When I normally talk about Christmas movies, you might notice I tend to talk about movies in that way of being something you can have in the background and it doesn’t matter if you miss bits. Movies that are a bit dumb, or classic enough that you can do other things while you’re waiting for the ‘good bits.’

That isn’t this year. And it’s not all the movies you watch at Christmas.

Christmas this year is going to be an isolated, quiet experience, comparatively. You may be on calls with people, you may be jumping in and out of things, but you probably are going to have time, on your own, or with the people in your house, when it is time to sit down and do something that doesn’t require doing. Just something you can enjoy and experience.
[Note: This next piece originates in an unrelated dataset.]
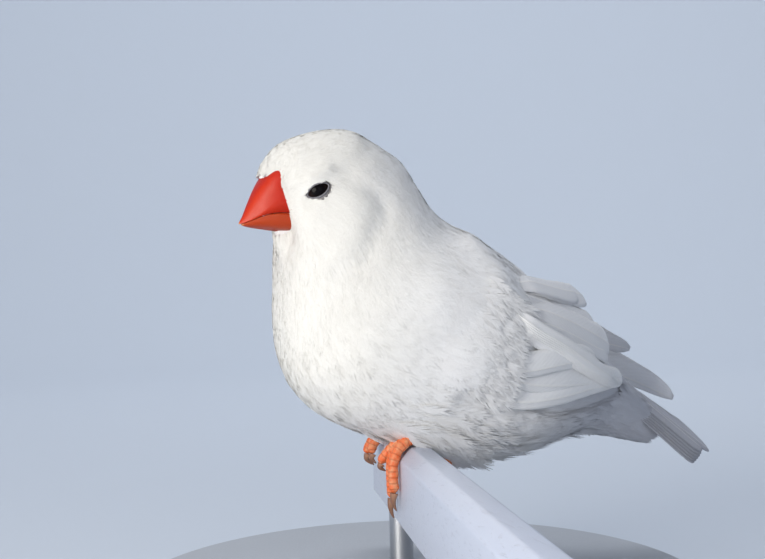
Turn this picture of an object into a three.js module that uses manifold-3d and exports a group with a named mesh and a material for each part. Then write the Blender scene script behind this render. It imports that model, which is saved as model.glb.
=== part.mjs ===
// White zebra finch, life size, perched on a short length of bar on a plain display stand.
// Millimetres. The origin is the middle of the stand's underside, +Z is up.
// The body points along -Y, and the bird's left is +X.
import * as THREE from 'three';
import Module from 'manifold-3d';
import { mergeVertices } from 'three/addons/utils/BufferGeometryUtils.js';

const wasm = await Module();
wasm.setup();

// Sizes of the stand and the perch
const BASE_RADIUS = 50;
const BASE_THICK = 6;
const BASE_CHAMFER = 1;
const BASE_SIDES = 40;
const PERCH_TOP = 30;
const PERCH_HEIGHT = 13;
const PERCH_HALF = 3.5;
const PERCH_CHAMFER = 2;
const PERCH_NEAR = 92;
const PERCH_FAR = 26;
const PERCH_YAW_DEG = 12.2;
const ROD_RADIUS = 2.2;
const ROD_SIDES = 12;
const ROD_PLACES = [-14, 32];

// Gaps between neighbours, and how finely the body is drawn
const GAP = 0.3;
const CUT = 0.12;
const HEAD_STEPS = 3;
const TRUNK_STEPS = 2;
const ROUND_STEPS = 22;

// The body's outline in its mid-plane: each station joins a point of the upper line to one of the
// lower line (both y, z), with the half width there, how far the widest line leans to the upper
// side, and how square the cross-section is (1 is an ellipse, less is fuller). Round the bill the
// sides of the face lie back by `back` from the middle.
const BODY = [
  { at: 'bill root', top: [-27.1, 75.4], under: [-24.6, 65.5], half: 4.4, lean: 0.06, full: 0.6, back: 2.05 },
  { at: 'forehead', top: [-26.1, 77.7], under: [-24.3, 64.0], half: 5.5, lean: 0.08, full: 0.72, back: 1.75 },
  { at: 'brow', top: [-23.0, 80.9], under: [-23.7, 62.2], half: 6.9, lean: 0.08, full: 0.78, back: 0.8 },
  { at: 'crown', top: [-17.2, 83.0], under: [-23.5, 59.2], half: 8.5, lean: 0.08, full: 0.76 },
  { at: 'hind crown', top: [-11.4, 83.3], under: [-23.7, 55.4], half: 9.9, lean: 0.07, full: 0.75 },
  { at: 'nape', top: [-6.4, 81.0], under: [-23.8, 51.4], half: 11.5, lean: 0.03, full: 0.78 },
  { at: 'neck', top: [-2.0, 78.4], under: [-23.4, 47.2], half: 13.1, lean: -0.05, full: 0.82 },
  { at: 'hind neck', top: [0.9, 74.3], under: [-22.5, 43.2], half: 15.0, lean: -0.05, full: 0.88 },
  { at: 'shoulder', top: [4.2, 69.5], under: [-20.5, 39.2], half: 17.0, lean: -0.02, full: 0.92 },
  { at: 'mantle', top: [10.4, 65.6], under: [-16.8, 35.4], half: 18.4, lean: 0.04, full: 0.94 },
  { at: 'upper back', top: [17.0, 61.4], under: [-10.6, 32.2], half: 19.1, lean: 0.06, full: 0.94 },
  { at: 'mid back', top: [24.0, 56.4], under: [-3.0, 29.5], half: 19.0, lean: 0.05, full: 0.94 },
  { at: 'lower back', top: [29.4, 51.0], under: [4.8, 27.2], half: 17.9, lean: 0.03, full: 0.94 },
  { at: 'rump', top: [33.6, 46.2], under: [12.4, 26.2], half: 15.4, lean: 0.0, full: 0.94 },
  { at: 'rump end', top: [37.6, 42.2], under: [20.2, 27.2], half: 12.0, lean: 0.0, full: 0.95 },
  { at: 'vent', top: [41.8, 38.6], under: [28.2, 29.2], half: 8.0, lean: 0.0, full: 0.95 },
  { at: 'tail coverts', top: [46.0, 35.0], under: [36.6, 28.6], half: 5.4, lean: 0.0, full: 0.95 },
  { at: 'covert tips', top: [49.6, 31.0], under: [45.4, 26.6], half: 3.0, lean: 0.0, full: 0.95 },
];
const BACK_CURVE = 0.3;
const HEAD_END = 5.0;
const NECK_END = 7.4;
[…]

Sure, Princess Mononoke is a movie with some severe, emotional stuff. I wouldn’t show it to little kids, though also, I watched some pretty severe stuff in Christmas movies. It’s a Wonderful Life and Muppet Christmas Carol have some scary stuff in them. Scrooged has an armed hostage situation. The violence and severity are definitely out there, but I don’t think it’s out of question if the younger kids are asleep, or watching A Ladybug Christmas elsewhere.

I think about the way Christmas evening feels.

There’s a year turning. Often, I am feeling nauseated and worried and afraid, and I’ve had a fight. This isn’t normal, per se, but it’s me. And of a Christmas evening, I think what I want, what I want to at least try this year is to sit down and watch a story with beautiful, contemplative moments; action and drama and tension but also relief and care and joy, and a message of don’t kill the thing you live on, idiot.